Bertrand Rothé : La démocratie est coincée et c’est bien là le drame de notre système. Aujourd'hui, on réalise et il se révèle progressivement que le PS fait la même politique que l'UMP, et l'UMP la même que le PS. Ce manque de choix est au cœur même du blocage démocratique que connait le système. Puisque la démocratie c'est la multiplication des possibilités, l'absence d'alternative réelle – exception faite des extrêmes qui peuvent représenter un refus de la démocratie – mène forcément vers un blocage dangereux. Et j'ai, aujourd'hui, le sentiment que nos choix sont de plus en plus ténus. Auparavant on avait le choix entre plusieurs idées, plusieurs personnages, plusieurs histoires. C'est quelque chose qui disparait aujourd'hui. La démocratie disparait dans les partis de gouvernement.

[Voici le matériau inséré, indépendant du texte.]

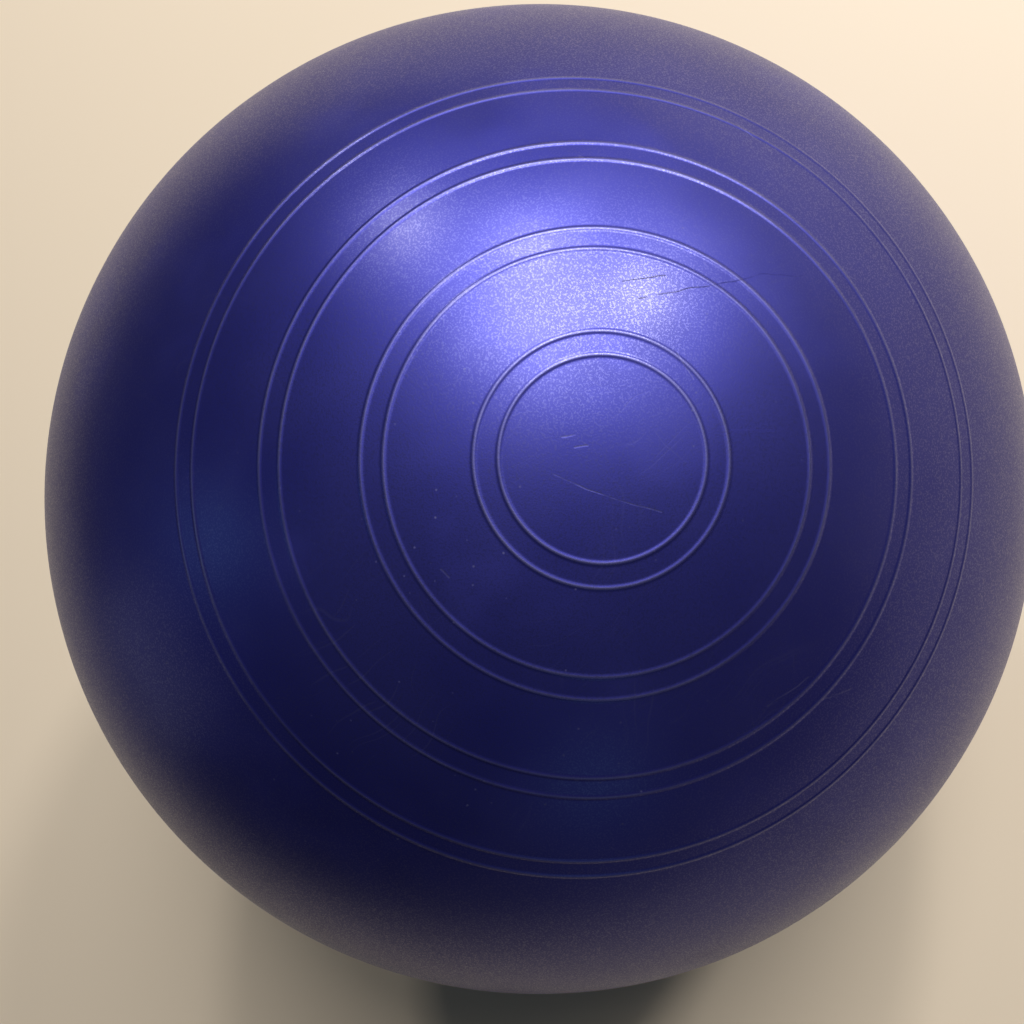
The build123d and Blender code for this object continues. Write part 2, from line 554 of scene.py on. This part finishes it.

La fronde contre Valls est-elle finalement le symptôme d'un mal beaucoup plus profond ? Sur quoi pourrait-il déboucher si on ne le traite pas (et est-ce d'ailleurs seulement possible) ?

Jean-François Kahn : A mon sens, cette fronde contre Valls est un cache-sexe. Un trompe l'œil. C'est une fronde contre François Hollande, mais ils n'osent pas le dire. Dire que le coupable c'est François Hollande, quand on est socialiste, c'est dire qu'il faut écarter le Président de la République, et c'est quelque chose de compliqué. On peut voter une motion de censure contre le Premier ministre, mais dans notre système institutionnel – dont je rappelle qu'il n'est pas démocratique – vous ne pouvez pas évincer le Président ! Quand Berlusconi est devenu une catastrophe, il a été possible de l'éjecter. De même quand Tony Blair est devenu un poids pour les Travaillistes anglais,  ils ont su s'en débarrasser. Chez nous, le Président, une fois qu'on l'a, on l'a. Dès lors, ils se défaussent et s'en prennent à Valls, mais c'est Hollande qui est mis en cause. Pour autant je pense qu'ils voteront tout de même la confiance au gouvernement. C'est un piège parce que l'exécutif ne changera pas de ligne, et fera semblant tout au plus. Si aux Européennes, on assiste à un nouveau carnage, de plus en plus de socialistes voteront contre le gouvernement.

Bertrand Rothé : Il est primordial de rester méfiant : on finira malheureusement par avoir un parti extrémiste au pouvoir ; quelqu’un qui sortira du jeu politique, démocratique… Le Front National gagne de plus en plus de terrain et connait, on l'a vu, une montée. J'aurais préféré une alternative de gauche, mais je ne pense pas un instant que Jean-Luc Mélenchon représente une alternative. Et s'il n'est pas protectionniste, je ne pense pas pour autant que nous soyons prêts à faire une pause dans cette mondialisation qui nous est pourtant imposée, qu'on subit. On risque d'aller droit dans le mur.